I am reading the second book by Gregory Boyle, a Jesuit priest who, for thirty years, has ministered amongst gangs in East Los Angeles. In his first book, an amazing story called Tattoos on the Heart, Fr. Boyle tells how he struggled to find a way to minister to young people in the barrios of E. LA. whose lives were torn apart by violence. He began a small enterprise called Homeboy, Inc. which began with a small t-shirt screening operation that hired gang members interested in a different kind of life, a second chance at life.
His new book is called Barking to the Choir: The Power of Radical Kinship. The interesting title Barking to the Choir comes from a rather funny interchange between Fr. Boyle and one of the young men working at the Bakery business of Homeboy, Inc. The young man was derailing a bit and one of his supervisors, himself a former gang member, alerted Fr. Boyle (who the people he comes into contact with equally affectionately call “G”) that this young man was coming in late, not coming in at all, and that G needed to stage an intervention. So, Fr. Boyle called the young man in and started giving him “kletcha” – schooling him, taking him in hand – but the youngster dismissed all the fuss. “Don’t sweat it, bald-head (Fr. G, like me, is sparse of hair) – you’re barking to the choir.”
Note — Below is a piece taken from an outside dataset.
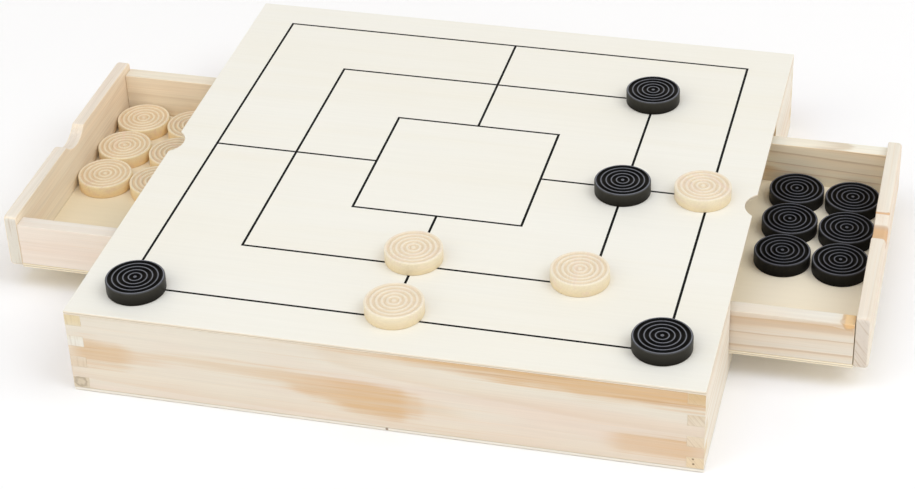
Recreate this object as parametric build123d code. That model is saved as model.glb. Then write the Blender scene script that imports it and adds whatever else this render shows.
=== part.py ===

Fr. Boyle chose this title for his book because it says what the power of God in Christ is really after. The phrase combines “barking up the wrong tree” and “preaching to the choir” and tells us something. Fr. Boyle writes it best: “It calls for a rethinking of our status quo, no longer satisfied with the way the world is lulled into operating and yearning for a new vision. It is on the lookout for ways to confound and deconstruct.”
What the power of Jesus’ voice and mission has in store for us is a new way of seeing the world, when the powerless are valued just as much (not more but equally) as the powerful, in the eyes of society. Fr. Boyle has spent nearly his entire ordained life (30 of 34 years) ministering to people who are inherently marginalized, demonized (gang members and people who live in poor, crime-ridden barrios or neighborhoods), and dismissed as irrelevant in the story the world wants to tell. What Fr. Boyle has seen is that when the power of Christ’s love binds us together into what he calls kinship, brother and sisterhood, the true power of God’s intent is realized. Unity, togetherness, a sense of common bond and purpose, regardless of what language we speak, what neighborhood we hail from, how much money we have, or who our family is. Jesus had the power to save himself from being crucified – but he would stop at nothing to use His primary weapon – overwhelming love – to bring us to God and, ultimately, to one another.
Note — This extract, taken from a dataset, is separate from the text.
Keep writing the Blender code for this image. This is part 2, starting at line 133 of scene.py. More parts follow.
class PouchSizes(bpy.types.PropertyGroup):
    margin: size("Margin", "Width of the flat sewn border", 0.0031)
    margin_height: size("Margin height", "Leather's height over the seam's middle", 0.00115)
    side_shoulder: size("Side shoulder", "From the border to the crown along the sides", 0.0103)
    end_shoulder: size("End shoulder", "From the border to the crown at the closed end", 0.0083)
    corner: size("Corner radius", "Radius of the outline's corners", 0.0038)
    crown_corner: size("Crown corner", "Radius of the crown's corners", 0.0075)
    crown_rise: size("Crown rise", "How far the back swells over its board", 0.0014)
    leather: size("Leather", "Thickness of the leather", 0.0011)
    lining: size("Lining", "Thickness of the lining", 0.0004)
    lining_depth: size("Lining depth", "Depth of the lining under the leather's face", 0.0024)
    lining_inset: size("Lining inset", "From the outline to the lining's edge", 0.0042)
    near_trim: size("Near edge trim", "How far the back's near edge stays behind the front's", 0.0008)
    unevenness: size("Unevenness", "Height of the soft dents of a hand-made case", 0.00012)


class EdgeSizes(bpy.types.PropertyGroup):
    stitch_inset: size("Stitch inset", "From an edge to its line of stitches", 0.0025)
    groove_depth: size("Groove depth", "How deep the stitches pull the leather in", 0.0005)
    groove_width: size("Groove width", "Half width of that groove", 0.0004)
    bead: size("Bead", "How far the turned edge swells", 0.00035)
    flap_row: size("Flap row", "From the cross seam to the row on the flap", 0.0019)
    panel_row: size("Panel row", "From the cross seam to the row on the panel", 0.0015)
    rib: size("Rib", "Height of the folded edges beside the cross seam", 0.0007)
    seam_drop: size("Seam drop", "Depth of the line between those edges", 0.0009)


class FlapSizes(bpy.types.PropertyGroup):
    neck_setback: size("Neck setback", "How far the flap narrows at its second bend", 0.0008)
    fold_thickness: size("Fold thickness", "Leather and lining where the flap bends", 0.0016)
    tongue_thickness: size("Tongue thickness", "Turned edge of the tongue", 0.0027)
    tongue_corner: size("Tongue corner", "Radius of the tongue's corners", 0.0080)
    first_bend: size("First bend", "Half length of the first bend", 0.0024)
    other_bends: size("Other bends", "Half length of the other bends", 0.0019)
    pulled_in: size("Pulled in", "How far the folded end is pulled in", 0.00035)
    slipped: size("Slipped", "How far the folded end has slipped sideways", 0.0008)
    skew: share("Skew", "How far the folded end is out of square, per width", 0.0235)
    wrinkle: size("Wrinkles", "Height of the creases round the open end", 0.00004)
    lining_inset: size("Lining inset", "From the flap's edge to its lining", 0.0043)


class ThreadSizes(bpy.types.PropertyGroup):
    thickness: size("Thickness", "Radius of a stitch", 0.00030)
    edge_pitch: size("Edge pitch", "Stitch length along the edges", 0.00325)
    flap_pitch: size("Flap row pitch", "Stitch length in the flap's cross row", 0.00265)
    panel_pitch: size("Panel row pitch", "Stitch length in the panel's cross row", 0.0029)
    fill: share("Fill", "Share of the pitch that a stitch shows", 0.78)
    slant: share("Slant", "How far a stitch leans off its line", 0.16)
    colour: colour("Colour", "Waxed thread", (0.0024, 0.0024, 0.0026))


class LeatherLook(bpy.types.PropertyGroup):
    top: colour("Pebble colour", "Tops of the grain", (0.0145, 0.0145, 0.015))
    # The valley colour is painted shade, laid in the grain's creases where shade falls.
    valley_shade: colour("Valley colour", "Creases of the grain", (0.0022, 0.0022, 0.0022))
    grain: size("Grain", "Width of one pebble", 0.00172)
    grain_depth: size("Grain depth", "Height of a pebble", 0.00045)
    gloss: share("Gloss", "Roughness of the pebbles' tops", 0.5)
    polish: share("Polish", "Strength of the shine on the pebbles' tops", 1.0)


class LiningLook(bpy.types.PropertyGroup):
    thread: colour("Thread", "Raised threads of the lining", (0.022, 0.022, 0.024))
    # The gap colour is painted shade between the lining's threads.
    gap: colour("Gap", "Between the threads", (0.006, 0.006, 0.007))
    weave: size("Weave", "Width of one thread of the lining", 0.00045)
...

Jesus’ power doesn’t seem to have any great benefit. He doesn’t do the things he does to garner attention; he heals out of sheer and pure love; it is who he is and the people he touches are made whole because that is what happens when we come into contact with pure love. But Jesus was not valued because of who he was focusing on. He was proclaiming and giving good news, hope, to the poor and offering grounding and life to the restless hearts of His and every generation. People in positions of POWER are generally not enamored with the prophet who is speaking words of Power – words of love – to the poor, ill, and disenfranchised because those people might get the idea that they are worth something and rise up and demand to be treated as equals. The power of Jesus’ love is a great equalizer of men and women – it is on offer to all but with a special emphasis on those who have been unloved, bereft of hope or friendship and shunted to the margins of every society, in every time through history.
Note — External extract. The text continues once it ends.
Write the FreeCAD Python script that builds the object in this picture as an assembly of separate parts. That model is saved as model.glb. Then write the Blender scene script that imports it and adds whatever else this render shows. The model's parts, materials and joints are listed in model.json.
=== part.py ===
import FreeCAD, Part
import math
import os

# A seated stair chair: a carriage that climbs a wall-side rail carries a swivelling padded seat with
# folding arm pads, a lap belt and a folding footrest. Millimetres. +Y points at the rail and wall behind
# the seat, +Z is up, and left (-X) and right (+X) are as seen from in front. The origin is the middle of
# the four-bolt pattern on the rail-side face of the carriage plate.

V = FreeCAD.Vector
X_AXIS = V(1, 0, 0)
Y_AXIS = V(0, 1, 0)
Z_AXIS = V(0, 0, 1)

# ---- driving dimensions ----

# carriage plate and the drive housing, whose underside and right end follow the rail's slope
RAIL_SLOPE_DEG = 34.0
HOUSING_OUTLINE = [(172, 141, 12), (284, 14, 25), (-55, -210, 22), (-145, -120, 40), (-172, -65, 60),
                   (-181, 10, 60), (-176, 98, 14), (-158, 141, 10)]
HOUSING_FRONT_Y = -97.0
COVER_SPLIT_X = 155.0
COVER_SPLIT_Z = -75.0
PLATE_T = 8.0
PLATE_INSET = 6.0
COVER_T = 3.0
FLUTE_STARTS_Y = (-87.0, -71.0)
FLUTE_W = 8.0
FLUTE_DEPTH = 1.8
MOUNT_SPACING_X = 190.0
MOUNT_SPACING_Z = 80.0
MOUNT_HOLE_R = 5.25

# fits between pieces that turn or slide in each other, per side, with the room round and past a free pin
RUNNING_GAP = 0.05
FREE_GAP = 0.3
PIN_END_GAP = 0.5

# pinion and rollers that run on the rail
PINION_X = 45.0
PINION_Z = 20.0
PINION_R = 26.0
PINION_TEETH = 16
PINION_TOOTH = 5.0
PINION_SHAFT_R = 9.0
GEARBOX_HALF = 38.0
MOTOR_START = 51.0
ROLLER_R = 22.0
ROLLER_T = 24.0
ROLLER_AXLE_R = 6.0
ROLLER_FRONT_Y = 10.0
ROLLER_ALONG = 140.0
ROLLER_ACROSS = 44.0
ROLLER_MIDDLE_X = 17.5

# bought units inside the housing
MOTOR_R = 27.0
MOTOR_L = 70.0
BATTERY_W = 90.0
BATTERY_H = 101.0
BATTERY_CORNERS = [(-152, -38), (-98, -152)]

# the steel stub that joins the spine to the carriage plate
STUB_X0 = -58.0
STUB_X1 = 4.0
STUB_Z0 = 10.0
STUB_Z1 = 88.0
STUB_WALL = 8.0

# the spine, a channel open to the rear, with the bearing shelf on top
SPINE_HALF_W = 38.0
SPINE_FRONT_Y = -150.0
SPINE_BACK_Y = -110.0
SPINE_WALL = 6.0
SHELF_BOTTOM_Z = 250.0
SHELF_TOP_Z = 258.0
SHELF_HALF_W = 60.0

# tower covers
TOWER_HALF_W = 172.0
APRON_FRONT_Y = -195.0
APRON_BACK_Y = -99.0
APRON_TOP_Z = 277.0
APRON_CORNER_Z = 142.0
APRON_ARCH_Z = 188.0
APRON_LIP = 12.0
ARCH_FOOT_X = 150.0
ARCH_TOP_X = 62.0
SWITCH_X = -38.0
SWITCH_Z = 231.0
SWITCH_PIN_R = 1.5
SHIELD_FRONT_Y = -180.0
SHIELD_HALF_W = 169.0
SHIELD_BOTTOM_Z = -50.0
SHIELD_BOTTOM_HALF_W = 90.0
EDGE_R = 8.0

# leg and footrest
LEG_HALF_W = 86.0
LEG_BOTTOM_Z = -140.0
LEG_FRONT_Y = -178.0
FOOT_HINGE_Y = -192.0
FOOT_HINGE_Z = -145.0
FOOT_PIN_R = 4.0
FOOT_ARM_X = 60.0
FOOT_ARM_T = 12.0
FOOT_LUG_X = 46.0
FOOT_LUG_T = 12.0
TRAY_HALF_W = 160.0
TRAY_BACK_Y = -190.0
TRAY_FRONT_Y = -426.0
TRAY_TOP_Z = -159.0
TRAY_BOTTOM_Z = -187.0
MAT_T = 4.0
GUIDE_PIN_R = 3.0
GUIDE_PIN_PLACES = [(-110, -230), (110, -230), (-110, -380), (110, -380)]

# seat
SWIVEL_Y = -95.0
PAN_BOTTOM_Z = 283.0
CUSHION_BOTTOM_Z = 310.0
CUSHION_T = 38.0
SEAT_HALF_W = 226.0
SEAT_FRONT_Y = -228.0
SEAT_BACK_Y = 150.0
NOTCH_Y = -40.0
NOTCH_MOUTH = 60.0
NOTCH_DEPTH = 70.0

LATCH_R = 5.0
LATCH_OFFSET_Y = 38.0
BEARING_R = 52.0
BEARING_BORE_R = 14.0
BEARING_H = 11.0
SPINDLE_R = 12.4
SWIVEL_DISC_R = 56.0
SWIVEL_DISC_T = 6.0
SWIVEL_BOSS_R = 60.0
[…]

Jesus is filled with power of the Holy Spirit which He offers to us, as an ongoing sign of His activity and love in the world. Jesus calls us to relationship and to pay very close attention to who he pays close attention to. Jesus proclaims freedom, the liberating power of the love of God’s only Son. Love is what powered Jesus’ life and ministry and he offered it to all, freely. Love is what binds people together and the absence of love makes it so much easier to try, in many ways, to keep each other in bondage. We must be willing to see a bigger vision of God if we are to tap into the power of Jesus Christ. Living life abundantly, filled with a renewed vision of God, has nothing to do with earthly power, money, or social-climbing. Living life channeling the power of Jesus is learning to look at the world differently, valuing what Jesus valued, and coming together in love and kinship. The power of Love is the only power that truly matters; the one that heals; the one that binds us together.